**SHORT TASK**
Write out the whole listing exactly as it stands.

**RECORDED DATA**
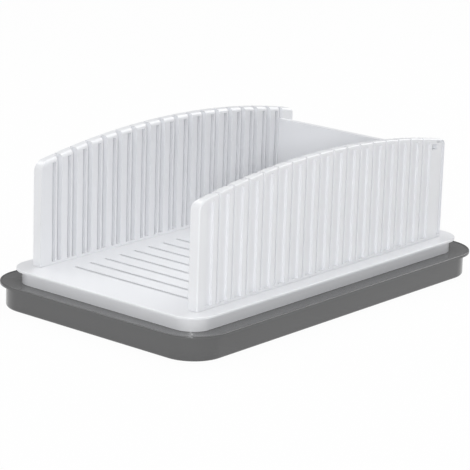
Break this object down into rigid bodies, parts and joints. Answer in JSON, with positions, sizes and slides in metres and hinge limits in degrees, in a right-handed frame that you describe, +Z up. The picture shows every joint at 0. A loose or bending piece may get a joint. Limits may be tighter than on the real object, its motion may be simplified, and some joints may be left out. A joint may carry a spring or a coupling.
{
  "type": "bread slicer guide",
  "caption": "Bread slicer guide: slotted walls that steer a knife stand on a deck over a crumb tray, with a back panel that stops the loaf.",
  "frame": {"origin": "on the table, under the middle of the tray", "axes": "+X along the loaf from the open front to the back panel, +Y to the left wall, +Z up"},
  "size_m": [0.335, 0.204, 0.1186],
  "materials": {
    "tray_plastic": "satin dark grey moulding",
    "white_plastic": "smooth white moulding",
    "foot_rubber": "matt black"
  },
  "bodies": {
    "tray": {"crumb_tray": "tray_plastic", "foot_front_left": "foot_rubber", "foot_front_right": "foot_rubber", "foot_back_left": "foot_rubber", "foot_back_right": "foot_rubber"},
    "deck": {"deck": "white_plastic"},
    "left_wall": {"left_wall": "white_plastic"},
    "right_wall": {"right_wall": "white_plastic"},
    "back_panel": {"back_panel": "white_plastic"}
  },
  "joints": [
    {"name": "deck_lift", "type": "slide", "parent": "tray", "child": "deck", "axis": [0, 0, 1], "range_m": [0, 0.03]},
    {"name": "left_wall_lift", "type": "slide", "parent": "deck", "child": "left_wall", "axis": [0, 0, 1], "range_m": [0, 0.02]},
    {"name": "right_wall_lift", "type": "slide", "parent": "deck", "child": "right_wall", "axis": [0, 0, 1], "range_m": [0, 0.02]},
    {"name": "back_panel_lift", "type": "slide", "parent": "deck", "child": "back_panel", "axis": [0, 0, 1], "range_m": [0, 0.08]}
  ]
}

**EXERCISE ANSWER**
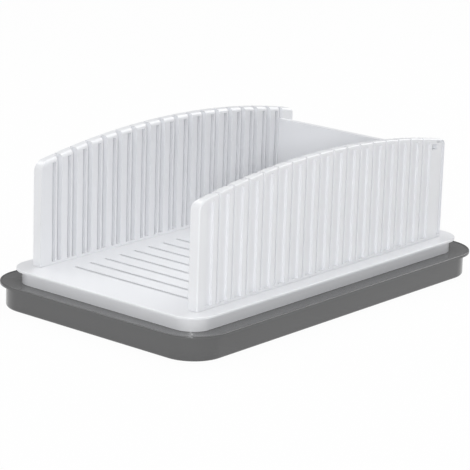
Break this object down into rigid bodies, parts and joints. Answer in JSON, with positions, sizes and slides in metres and hinge limits in degrees, in a right-handed frame that you describe, +Z up. The picture shows every joint at 0. A loose or bending piece may get a joint. Limits may be tighter than on the real object, its motion may be simplified, and some joints may be left out. A joint may carry a spring or a coupling.
{
  "type": "bread slicer guide",
  "caption": "Bread slicer guide: slotted walls that steer a knife stand on a deck over a crumb tray, with a back panel that stops the loaf.",
  "frame": {"origin": "on the table, under the middle of the tray", "axes": "+X along the loaf from the open front to the back panel, +Y to the left wall, +Z up"},
  "size_m": [0.335, 0.204, 0.1186],
  "materials": {
    "tray_plastic": "satin dark grey moulding",
    "white_plastic": "smooth white moulding",
    "foot_rubber": "matt black"
  },
  "bodies": {
    "tray": {"crumb_tray": "tray_plastic", "foot_front_left": "foot_rubber", "foot_front_right": "foot_rubber", "foot_back_left": "foot_rubber", "foot_back_right": "foot_rubber"},
    "deck": {"deck": "white_plastic"},
    "left_wall": {"left_wall": "white_plastic"},
    "right_wall": {"right_wall": "white_plastic"},
    "back_panel": {"back_panel": "white_plastic"}
  },
  "joints": [
    {"name": "deck_lift", "type": "slide", "parent": "tray", "child": "deck", "axis": [0, 0, 1], "range_m": [0, 0.03]},
    {"name": "left_wall_lift", "type": "slide", "parent": "deck", "child": "left_wall", "axis": [0, 0, 1], "range_m": [0, 0.02]},
    {"name": "right_wall_lift", "type": "slide", "parent": "deck", "child": "right_wall", "axis": [0, 0, 1], "range_m": [0, 0.02]},
    {"name": "back_panel_lift", "type": "slide", "parent": "deck", "child": "back_panel", "axis": [0, 0, 1], "range_m": [0, 0.08]}
  ]
}